▶ [What you are asked to do] Quote every line of the material beneath this one.

▶ [Raw data]
BEGIN

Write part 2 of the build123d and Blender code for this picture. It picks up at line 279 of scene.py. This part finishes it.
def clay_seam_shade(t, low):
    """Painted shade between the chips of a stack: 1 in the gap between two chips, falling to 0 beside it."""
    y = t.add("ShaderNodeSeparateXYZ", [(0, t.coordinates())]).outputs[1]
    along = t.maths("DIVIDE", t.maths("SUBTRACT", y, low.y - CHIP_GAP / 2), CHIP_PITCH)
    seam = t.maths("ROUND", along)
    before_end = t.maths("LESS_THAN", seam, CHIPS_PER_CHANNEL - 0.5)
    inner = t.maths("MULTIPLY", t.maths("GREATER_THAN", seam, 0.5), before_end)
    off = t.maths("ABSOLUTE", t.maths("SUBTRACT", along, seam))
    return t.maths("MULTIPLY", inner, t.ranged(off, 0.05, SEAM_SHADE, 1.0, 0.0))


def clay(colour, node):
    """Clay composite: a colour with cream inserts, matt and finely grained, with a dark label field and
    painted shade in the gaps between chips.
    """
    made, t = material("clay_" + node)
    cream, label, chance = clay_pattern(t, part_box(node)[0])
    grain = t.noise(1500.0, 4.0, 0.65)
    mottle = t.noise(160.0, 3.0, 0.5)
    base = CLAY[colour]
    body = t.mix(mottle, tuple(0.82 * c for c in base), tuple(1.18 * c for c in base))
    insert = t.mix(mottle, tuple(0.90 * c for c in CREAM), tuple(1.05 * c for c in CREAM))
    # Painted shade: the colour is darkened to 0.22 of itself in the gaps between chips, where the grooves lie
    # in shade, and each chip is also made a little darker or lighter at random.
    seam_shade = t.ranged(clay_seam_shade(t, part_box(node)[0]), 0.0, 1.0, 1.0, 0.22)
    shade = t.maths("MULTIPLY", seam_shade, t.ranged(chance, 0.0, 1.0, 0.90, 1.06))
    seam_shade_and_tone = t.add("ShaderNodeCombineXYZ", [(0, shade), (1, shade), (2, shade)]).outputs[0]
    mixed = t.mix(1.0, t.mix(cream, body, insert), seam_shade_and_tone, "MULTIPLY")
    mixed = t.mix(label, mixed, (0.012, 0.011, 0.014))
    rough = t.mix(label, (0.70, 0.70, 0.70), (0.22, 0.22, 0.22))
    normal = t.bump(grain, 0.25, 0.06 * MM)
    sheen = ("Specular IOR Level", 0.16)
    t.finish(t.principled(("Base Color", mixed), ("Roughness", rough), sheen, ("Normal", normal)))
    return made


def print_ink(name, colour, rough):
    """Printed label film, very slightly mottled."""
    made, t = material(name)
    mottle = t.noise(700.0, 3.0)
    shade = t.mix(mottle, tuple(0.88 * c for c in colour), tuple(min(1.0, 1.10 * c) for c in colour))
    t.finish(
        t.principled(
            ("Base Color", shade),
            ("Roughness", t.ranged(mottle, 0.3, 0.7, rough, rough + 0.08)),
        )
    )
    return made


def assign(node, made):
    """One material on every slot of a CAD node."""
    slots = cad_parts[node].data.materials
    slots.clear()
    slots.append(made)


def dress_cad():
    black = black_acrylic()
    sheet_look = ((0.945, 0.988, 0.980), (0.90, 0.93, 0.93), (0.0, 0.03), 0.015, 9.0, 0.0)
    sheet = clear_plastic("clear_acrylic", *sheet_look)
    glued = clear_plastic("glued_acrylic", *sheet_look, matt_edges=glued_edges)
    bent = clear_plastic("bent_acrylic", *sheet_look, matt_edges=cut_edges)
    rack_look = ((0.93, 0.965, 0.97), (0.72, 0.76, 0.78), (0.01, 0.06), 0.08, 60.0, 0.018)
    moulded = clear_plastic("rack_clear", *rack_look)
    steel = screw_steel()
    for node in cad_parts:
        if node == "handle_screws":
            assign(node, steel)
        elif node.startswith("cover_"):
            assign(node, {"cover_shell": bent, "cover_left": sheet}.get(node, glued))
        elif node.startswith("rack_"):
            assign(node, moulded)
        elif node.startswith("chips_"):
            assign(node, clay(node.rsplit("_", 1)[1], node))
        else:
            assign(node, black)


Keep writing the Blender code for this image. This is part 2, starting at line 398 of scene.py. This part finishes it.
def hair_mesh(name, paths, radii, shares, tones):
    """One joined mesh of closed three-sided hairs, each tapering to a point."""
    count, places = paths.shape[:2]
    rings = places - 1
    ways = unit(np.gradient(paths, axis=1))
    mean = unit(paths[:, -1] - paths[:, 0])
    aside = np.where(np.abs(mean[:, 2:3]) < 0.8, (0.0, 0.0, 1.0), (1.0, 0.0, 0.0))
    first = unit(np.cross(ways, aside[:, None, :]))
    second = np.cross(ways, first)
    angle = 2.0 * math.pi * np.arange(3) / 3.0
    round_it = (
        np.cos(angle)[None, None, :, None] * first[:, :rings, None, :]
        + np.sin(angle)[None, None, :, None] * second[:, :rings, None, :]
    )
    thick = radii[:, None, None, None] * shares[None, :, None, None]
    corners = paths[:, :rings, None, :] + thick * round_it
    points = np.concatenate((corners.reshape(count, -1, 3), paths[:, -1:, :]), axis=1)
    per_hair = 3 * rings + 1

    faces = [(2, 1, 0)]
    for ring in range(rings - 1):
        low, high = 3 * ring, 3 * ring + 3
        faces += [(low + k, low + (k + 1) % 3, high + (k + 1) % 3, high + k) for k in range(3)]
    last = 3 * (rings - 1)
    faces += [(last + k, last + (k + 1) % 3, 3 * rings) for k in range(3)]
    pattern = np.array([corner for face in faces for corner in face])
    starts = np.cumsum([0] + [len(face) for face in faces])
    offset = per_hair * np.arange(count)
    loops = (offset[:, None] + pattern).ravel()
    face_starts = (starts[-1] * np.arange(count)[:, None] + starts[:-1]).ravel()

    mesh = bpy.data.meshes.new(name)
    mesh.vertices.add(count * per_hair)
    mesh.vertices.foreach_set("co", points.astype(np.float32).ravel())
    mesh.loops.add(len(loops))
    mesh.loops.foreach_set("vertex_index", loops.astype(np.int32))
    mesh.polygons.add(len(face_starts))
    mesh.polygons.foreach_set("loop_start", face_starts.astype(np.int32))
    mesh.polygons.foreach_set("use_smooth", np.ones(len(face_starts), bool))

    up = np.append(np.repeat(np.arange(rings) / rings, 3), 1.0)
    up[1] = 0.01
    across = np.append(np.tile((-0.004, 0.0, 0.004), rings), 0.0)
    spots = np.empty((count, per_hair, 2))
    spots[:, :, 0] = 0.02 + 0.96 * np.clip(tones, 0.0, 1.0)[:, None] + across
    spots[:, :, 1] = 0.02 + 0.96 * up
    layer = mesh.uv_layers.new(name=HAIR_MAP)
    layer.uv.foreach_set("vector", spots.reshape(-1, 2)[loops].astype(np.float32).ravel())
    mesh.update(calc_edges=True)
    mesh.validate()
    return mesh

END

▶ [Task answer]
Write part 2 of the build123d and Blender code for this picture. It picks up at line 279 of scene.py. This part finishes it.
def clay_seam_shade(t, low):
    """Painted shade between the chips of a stack: 1 in the gap between two chips, falling to 0 beside it."""
    y = t.add("ShaderNodeSeparateXYZ", [(0, t.coordinates())]).outputs[1]
    along = t.maths("DIVIDE", t.maths("SUBTRACT", y, low.y - CHIP_GAP / 2), CHIP_PITCH)
    seam = t.maths("ROUND", along)
    before_end = t.maths("LESS_THAN", seam, CHIPS_PER_CHANNEL - 0.5)
    inner = t.maths("MULTIPLY", t.maths("GREATER_THAN", seam, 0.5), before_end)
    off = t.maths("ABSOLUTE", t.maths("SUBTRACT", along, seam))
    return t.maths("MULTIPLY", inner, t.ranged(off, 0.05, SEAM_SHADE, 1.0, 0.0))


def clay(colour, node):
    """Clay composite: a colour with cream inserts, matt and finely grained, with a dark label field and
    painted shade in the gaps between chips.
    """
    made, t = material("clay_" + node)
    cream, label, chance = clay_pattern(t, part_box(node)[0])
    grain = t.noise(1500.0, 4.0, 0.65)
    mottle = t.noise(160.0, 3.0, 0.5)
    base = CLAY[colour]
    body = t.mix(mottle, tuple(0.82 * c for c in base), tuple(1.18 * c for c in base))
    insert = t.mix(mottle, tuple(0.90 * c for c in CREAM), tuple(1.05 * c for c in CREAM))
    # Painted shade: the colour is darkened to 0.22 of itself in the gaps between chips, where the grooves lie
    # in shade, and each chip is also made a little darker or lighter at random.
    seam_shade = t.ranged(clay_seam_shade(t, part_box(node)[0]), 0.0, 1.0, 1.0, 0.22)
    shade = t.maths("MULTIPLY", seam_shade, t.ranged(chance, 0.0, 1.0, 0.90, 1.06))
    seam_shade_and_tone = t.add("ShaderNodeCombineXYZ", [(0, shade), (1, shade), (2, shade)]).outputs[0]
    mixed = t.mix(1.0, t.mix(cream, body, insert), seam_shade_and_tone, "MULTIPLY")
    mixed = t.mix(label, mixed, (0.012, 0.011, 0.014))
    rough = t.mix(label, (0.70, 0.70, 0.70), (0.22, 0.22, 0.22))
    normal = t.bump(grain, 0.25, 0.06 * MM)
    sheen = ("Specular IOR Level", 0.16)
    t.finish(t.principled(("Base Color", mixed), ("Roughness", rough), sheen, ("Normal", normal)))
    return made


def print_ink(name, colour, rough):
    """Printed label film, very slightly mottled."""
    made, t = material(name)
    mottle = t.noise(700.0, 3.0)
    shade = t.mix(mottle, tuple(0.88 * c for c in colour), tuple(min(1.0, 1.10 * c) for c in colour))
    t.finish(
        t.principled(
            ("Base Color", shade),
            ("Roughness", t.ranged(mottle, 0.3, 0.7, rough, rough + 0.08)),
        )
    )
    return made


def assign(node, made):
    """One material on every slot of a CAD node."""
    slots = cad_parts[node].data.materials
    slots.clear()
    slots.append(made)


def dress_cad():
    black = black_acrylic()
    sheet_look = ((0.945, 0.988, 0.980), (0.90, 0.93, 0.93), (0.0, 0.03), 0.015, 9.0, 0.0)
    sheet = clear_plastic("clear_acrylic", *sheet_look)
    glued = clear_plastic("glued_acrylic", *sheet_look, matt_edges=glued_edges)
    bent = clear_plastic("bent_acrylic", *sheet_look, matt_edges=cut_edges)
    rack_look = ((0.93, 0.965, 0.97), (0.72, 0.76, 0.78), (0.01, 0.06), 0.08, 60.0, 0.018)
    moulded = clear_plastic("rack_clear", *rack_look)
    steel = screw_steel()
    for node in cad_parts:
        if node == "handle_screws":
            assign(node, steel)
        elif node.startswith("cover_"):
            assign(node, {"cover_shell": bent, "cover_left": sheet}.get(node, glued))
        elif node.startswith("rack_"):
            assign(node, moulded)
        elif node.startswith("chips_"):
            assign(node, clay(node.rsplit("_", 1)[1], node))
        else:
            assign(node, black)


Keep writing the Blender code for this image. This is part 2, starting at line 398 of scene.py. This part finishes it.
def hair_mesh(name, paths, radii, shares, tones):
    """One joined mesh of closed three-sided hairs, each tapering to a point."""
    count, places = paths.shape[:2]
    rings = places - 1
    ways = unit(np.gradient(paths, axis=1))
    mean = unit(paths[:, -1] - paths[:, 0])
    aside = np.where(np.abs(mean[:, 2:3]) < 0.8, (0.0, 0.0, 1.0), (1.0, 0.0, 0.0))
    first = unit(np.cross(ways, aside[:, None, :]))
    second = np.cross(ways, first)
    angle = 2.0 * math.pi * np.arange(3) / 3.0
    round_it = (
        np.cos(angle)[None, None, :, None] * first[:, :rings, None, :]
        + np.sin(angle)[None, None, :, None] * second[:, :rings, None, :]
    )
    thick = radii[:, None, None, None] * shares[None, :, None, None]
    corners = paths[:, :rings, None, :] + thick * round_it
    points = np.concatenate((corners.reshape(count, -1, 3), paths[:, -1:, :]), axis=1)
    per_hair = 3 * rings + 1

    faces = [(2, 1, 0)]
    for ring in range(rings - 1):
        low, high = 3 * ring, 3 * ring + 3
        faces += [(low + k, low + (k + 1) % 3, high + (k + 1) % 3, high + k) for k in range(3)]
    last = 3 * (rings - 1)
    faces += [(last + k, last + (k + 1) % 3, 3 * rings) for k in range(3)]
    pattern = np.array([corner for face in faces for corner in face])
    starts = np.cumsum([0] + [len(face) for face in faces])
    offset = per_hair * np.arange(count)
    loops = (offset[:, None] + pattern).ravel()
    face_starts = (starts[-1] * np.arange(count)[:, None] + starts[:-1]).ravel()

    mesh = bpy.data.meshes.new(name)
    mesh.vertices.add(count * per_hair)
    mesh.vertices.foreach_set("co", points.astype(np.float32).ravel())
    mesh.loops.add(len(loops))
    mesh.loops.foreach_set("vertex_index", loops.astype(np.int32))
    mesh.polygons.add(len(face_starts))
    mesh.polygons.foreach_set("loop_start", face_starts.astype(np.int32))
    mesh.polygons.foreach_set("use_smooth", np.ones(len(face_starts), bool))

    up = np.append(np.repeat(np.arange(rings) / rings, 3), 1.0)
    up[1] = 0.01
    across = np.append(np.tile((-0.004, 0.0, 0.004), rings), 0.0)
    spots = np.empty((count, per_hair, 2))
    spots[:, :, 0] = 0.02 + 0.96 * np.clip(tones, 0.0, 1.0)[:, None] + across
    spots[:, :, 1] = 0.02 + 0.96 * up
    layer = mesh.uv_layers.new(name=HAIR_MAP)
    layer.uv.foreach_set("vector", spots.reshape(-1, 2)[loops].astype(np.float32).ravel())
    mesh.update(calc_edges=True)
    mesh.validate()
    return mesh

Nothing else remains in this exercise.